▶ [Directive] Output, word for word, every line from the start of the listing down to and including the line that contains "- GAP, WHITE_PAD)"; include nothing else.
•••••
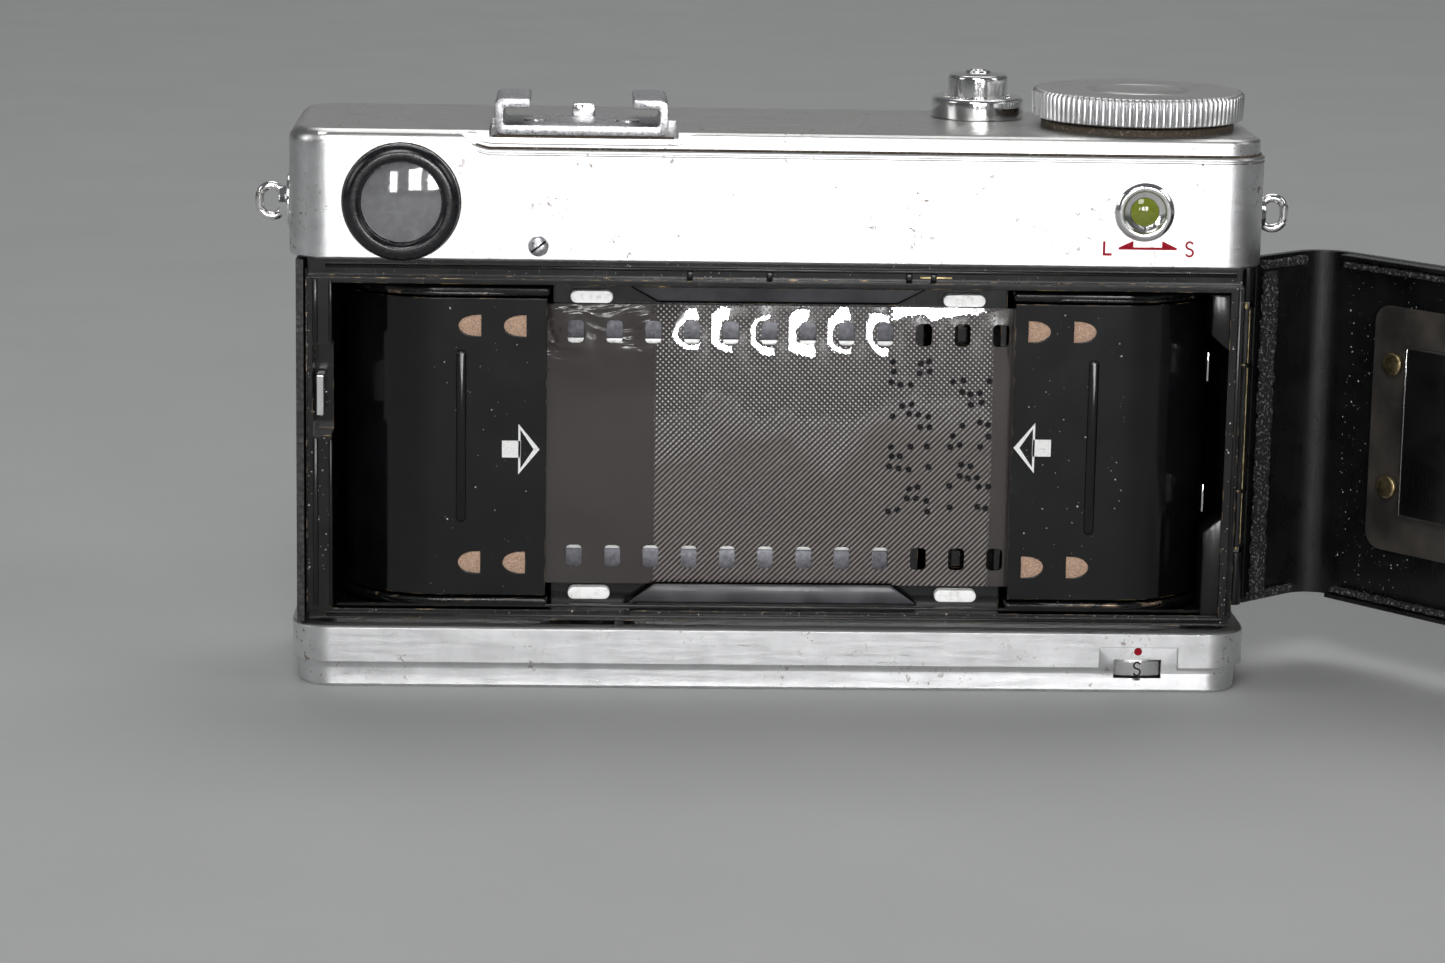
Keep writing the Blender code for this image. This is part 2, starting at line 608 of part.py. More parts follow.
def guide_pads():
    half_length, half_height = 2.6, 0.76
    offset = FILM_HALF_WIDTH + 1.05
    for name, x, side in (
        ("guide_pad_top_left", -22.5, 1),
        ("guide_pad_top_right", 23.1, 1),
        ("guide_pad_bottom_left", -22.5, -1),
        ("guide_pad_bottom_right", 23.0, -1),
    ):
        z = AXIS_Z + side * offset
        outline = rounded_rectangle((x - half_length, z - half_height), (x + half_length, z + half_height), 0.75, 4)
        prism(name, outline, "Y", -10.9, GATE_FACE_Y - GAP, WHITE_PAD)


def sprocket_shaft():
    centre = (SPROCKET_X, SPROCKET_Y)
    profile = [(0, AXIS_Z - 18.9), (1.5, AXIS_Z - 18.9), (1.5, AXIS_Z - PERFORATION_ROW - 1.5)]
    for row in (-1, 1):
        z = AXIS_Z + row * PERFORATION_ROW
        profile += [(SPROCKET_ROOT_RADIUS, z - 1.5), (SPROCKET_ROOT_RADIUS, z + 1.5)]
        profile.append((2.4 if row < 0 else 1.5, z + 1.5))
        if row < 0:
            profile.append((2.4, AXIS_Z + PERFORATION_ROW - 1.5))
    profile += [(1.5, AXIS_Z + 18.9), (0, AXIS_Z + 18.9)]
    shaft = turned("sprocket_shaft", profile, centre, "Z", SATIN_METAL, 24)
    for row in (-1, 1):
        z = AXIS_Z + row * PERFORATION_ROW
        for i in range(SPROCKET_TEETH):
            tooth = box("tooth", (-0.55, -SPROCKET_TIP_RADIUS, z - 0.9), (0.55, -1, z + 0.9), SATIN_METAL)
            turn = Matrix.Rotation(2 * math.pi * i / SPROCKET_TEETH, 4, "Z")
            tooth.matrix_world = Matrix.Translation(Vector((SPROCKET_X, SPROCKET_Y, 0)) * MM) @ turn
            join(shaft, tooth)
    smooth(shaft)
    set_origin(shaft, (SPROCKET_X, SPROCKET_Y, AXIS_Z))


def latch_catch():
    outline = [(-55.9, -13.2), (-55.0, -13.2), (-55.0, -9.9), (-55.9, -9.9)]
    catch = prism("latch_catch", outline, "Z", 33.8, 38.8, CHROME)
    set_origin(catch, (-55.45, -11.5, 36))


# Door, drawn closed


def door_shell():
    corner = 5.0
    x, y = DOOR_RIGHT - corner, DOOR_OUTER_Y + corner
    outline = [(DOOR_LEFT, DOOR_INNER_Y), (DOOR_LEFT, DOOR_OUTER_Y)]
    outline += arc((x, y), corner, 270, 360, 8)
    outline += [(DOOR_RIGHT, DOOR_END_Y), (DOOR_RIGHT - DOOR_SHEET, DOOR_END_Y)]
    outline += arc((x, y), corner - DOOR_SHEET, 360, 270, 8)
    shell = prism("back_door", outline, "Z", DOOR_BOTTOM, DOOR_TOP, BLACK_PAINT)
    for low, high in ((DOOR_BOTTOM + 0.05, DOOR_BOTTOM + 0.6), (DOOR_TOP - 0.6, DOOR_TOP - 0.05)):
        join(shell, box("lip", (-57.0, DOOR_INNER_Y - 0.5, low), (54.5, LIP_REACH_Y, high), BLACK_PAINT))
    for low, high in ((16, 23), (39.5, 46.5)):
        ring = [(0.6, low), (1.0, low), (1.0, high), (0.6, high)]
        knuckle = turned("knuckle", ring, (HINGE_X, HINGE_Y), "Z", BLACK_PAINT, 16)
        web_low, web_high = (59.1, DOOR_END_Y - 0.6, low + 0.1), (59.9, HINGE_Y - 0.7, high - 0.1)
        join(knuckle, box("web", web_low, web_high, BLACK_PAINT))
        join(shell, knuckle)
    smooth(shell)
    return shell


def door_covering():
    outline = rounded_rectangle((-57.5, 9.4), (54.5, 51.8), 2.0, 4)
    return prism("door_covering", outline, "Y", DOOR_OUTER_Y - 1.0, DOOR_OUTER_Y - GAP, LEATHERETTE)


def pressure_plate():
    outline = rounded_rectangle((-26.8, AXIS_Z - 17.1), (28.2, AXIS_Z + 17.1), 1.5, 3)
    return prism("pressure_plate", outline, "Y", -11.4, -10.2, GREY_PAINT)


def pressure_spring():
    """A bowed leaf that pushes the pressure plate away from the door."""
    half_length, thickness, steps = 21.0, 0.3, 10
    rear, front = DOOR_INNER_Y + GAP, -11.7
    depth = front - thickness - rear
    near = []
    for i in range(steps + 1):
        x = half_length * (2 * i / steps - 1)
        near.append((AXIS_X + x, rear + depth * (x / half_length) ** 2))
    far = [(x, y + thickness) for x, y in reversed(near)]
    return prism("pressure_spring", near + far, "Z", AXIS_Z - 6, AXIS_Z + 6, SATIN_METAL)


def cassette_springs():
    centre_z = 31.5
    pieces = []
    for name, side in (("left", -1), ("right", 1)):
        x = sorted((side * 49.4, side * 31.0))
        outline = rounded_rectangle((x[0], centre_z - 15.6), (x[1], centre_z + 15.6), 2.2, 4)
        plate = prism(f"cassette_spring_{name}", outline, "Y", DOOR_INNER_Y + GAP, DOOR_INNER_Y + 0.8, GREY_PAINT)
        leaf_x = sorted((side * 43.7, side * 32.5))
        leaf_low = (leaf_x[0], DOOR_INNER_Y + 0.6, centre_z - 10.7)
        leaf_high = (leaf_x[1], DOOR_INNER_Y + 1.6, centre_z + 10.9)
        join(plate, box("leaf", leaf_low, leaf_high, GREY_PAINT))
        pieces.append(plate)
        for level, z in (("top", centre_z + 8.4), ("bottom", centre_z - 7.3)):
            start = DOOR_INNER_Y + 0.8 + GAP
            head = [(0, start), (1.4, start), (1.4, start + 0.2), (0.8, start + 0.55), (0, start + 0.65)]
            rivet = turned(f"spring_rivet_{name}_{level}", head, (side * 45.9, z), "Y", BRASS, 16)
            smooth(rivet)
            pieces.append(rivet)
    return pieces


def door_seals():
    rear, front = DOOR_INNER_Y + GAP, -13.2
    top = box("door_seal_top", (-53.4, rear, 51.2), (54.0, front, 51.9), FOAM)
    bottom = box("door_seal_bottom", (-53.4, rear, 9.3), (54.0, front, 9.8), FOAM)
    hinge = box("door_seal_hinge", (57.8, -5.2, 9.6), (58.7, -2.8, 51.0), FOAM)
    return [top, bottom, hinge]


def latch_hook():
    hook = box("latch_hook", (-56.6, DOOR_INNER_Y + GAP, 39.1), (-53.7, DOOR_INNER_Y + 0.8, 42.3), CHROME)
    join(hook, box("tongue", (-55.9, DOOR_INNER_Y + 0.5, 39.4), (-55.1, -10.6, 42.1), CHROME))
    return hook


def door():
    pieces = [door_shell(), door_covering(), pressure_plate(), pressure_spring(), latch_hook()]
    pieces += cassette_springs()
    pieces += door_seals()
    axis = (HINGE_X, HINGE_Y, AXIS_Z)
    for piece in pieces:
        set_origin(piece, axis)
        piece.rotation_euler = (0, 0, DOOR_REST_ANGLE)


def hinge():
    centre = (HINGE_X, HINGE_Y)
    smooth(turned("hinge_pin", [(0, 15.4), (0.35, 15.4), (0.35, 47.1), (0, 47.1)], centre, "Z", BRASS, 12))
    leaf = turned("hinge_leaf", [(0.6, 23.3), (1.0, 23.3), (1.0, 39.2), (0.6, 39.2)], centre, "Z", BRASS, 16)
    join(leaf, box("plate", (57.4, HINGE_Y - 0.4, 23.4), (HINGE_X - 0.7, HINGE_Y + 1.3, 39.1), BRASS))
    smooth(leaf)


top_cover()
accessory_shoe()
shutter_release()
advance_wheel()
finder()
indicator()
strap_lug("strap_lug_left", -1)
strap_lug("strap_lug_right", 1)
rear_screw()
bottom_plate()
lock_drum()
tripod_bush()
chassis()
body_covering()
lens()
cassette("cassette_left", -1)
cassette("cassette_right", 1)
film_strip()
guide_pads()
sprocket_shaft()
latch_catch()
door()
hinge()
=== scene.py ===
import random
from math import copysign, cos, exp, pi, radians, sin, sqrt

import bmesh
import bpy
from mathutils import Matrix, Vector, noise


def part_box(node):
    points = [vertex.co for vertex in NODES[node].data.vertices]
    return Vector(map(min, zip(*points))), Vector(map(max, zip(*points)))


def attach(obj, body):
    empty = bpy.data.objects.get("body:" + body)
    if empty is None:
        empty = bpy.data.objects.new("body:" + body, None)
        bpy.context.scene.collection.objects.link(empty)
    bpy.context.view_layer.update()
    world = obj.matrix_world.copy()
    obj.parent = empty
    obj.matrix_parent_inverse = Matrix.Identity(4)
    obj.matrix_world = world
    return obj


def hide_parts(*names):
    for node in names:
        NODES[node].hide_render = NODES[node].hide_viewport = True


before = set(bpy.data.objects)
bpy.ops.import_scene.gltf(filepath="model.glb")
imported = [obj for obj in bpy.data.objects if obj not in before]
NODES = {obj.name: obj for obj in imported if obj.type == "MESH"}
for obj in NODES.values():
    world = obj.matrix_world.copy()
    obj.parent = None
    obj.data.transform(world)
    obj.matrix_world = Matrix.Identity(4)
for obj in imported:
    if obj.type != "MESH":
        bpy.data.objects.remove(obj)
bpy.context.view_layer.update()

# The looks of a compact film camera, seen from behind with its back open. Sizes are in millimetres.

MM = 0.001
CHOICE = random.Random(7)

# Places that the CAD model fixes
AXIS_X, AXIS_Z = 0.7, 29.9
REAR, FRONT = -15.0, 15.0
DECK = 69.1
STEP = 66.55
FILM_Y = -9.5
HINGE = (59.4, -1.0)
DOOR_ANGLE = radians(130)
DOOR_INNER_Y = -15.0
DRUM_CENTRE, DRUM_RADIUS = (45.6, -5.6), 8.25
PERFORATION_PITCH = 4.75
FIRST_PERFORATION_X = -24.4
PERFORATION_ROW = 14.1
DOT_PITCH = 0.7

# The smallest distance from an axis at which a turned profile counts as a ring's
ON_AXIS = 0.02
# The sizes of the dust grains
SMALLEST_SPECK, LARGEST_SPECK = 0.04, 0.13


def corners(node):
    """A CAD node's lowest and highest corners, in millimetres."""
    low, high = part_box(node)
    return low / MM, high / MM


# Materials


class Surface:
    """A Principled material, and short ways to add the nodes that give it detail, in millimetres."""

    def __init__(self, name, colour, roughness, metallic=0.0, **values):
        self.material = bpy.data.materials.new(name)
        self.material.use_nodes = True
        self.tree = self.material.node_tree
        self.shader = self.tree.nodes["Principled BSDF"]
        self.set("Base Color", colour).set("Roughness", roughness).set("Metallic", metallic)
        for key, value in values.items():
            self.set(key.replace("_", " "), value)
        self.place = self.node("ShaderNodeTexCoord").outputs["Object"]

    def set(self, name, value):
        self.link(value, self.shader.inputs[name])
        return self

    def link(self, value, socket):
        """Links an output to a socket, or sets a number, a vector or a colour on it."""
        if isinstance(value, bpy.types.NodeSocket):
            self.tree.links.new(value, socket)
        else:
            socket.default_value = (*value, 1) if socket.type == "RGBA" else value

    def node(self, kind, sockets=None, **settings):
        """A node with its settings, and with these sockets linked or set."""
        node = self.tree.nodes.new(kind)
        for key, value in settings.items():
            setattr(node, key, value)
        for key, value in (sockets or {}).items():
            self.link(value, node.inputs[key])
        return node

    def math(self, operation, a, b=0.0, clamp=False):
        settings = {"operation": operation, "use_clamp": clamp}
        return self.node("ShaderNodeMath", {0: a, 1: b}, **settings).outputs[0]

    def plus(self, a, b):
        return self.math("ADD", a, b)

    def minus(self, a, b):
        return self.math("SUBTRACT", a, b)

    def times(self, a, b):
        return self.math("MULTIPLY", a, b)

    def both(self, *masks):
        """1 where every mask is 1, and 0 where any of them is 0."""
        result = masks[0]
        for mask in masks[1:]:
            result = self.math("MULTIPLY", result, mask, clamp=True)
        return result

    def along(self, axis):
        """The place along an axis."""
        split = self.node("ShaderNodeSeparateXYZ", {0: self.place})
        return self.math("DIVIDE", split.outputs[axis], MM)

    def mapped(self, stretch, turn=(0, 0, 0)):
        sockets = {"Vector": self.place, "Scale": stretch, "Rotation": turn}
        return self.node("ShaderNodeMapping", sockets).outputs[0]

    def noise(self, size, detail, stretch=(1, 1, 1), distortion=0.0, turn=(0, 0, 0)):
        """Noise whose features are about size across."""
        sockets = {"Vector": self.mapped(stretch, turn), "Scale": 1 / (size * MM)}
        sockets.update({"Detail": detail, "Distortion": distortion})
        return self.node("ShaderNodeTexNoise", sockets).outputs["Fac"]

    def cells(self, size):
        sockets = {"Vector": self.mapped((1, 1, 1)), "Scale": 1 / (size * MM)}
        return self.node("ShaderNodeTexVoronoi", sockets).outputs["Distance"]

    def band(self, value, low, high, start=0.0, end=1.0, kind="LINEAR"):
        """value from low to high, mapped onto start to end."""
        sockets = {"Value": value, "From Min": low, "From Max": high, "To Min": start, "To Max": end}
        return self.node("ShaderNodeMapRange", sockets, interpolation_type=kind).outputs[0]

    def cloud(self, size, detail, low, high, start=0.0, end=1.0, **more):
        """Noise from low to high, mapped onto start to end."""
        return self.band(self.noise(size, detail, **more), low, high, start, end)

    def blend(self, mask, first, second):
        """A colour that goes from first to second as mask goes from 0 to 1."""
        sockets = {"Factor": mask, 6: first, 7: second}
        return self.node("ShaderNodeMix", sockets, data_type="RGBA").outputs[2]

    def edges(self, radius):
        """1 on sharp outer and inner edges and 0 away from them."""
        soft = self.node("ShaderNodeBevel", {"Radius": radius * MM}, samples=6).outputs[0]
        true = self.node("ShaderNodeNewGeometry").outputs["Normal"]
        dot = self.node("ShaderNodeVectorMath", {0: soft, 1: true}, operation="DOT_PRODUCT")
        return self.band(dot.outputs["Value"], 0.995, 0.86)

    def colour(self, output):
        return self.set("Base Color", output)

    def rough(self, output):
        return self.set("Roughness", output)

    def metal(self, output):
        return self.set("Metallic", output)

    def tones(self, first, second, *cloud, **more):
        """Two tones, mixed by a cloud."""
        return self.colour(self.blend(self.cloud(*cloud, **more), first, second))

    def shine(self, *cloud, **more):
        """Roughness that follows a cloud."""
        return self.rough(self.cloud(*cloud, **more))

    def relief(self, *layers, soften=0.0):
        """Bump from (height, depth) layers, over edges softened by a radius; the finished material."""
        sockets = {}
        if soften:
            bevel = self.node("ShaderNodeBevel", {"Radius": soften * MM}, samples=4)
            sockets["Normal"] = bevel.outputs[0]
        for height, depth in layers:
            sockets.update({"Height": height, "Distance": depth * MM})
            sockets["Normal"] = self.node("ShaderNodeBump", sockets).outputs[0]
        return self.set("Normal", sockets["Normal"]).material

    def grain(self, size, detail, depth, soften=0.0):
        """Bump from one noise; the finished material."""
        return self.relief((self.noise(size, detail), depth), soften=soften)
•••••
▶ [Response to the task]
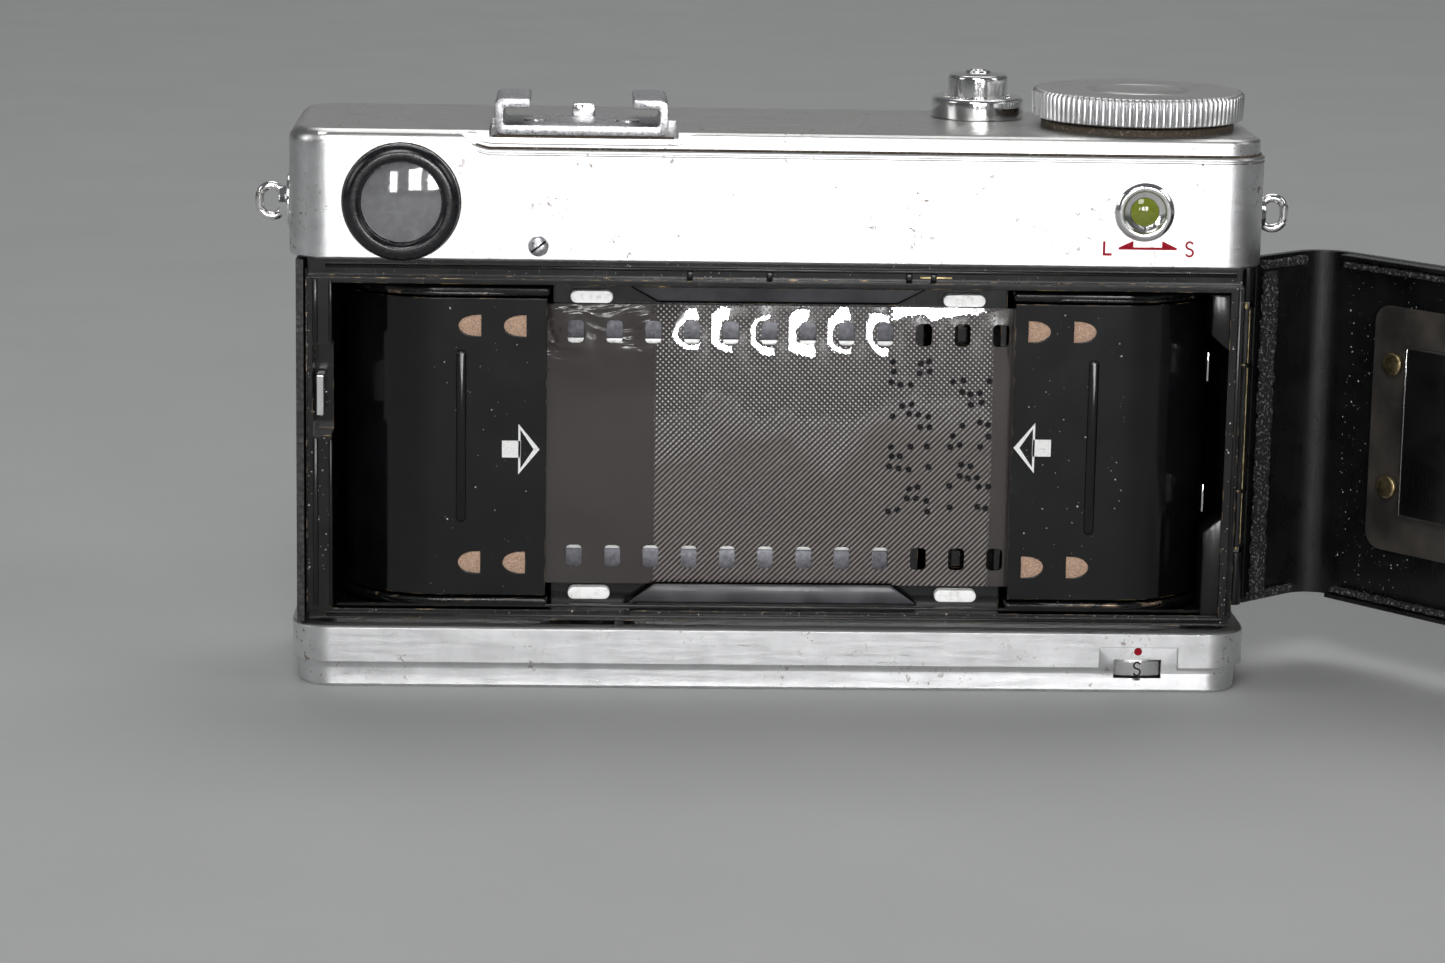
Keep writing the Blender code for this image. This is part 2, starting at line 608 of part.py. More parts follow.
def guide_pads():
    half_length, half_height = 2.6, 0.76
    offset = FILM_HALF_WIDTH + 1.05
    for name, x, side in (
        ("guide_pad_top_left", -22.5, 1),
        ("guide_pad_top_right", 23.1, 1),
        ("guide_pad_bottom_left", -22.5, -1),
        ("guide_pad_bottom_right", 23.0, -1),
    ):
        z = AXIS_Z + side * offset
        outline = rounded_rectangle((x - half_length, z - half_height), (x + half_length, z + half_height), 0.75, 4)
        prism(name, outline, "Y", -10.9, GATE_FACE_Y - GAP, WHITE_PAD)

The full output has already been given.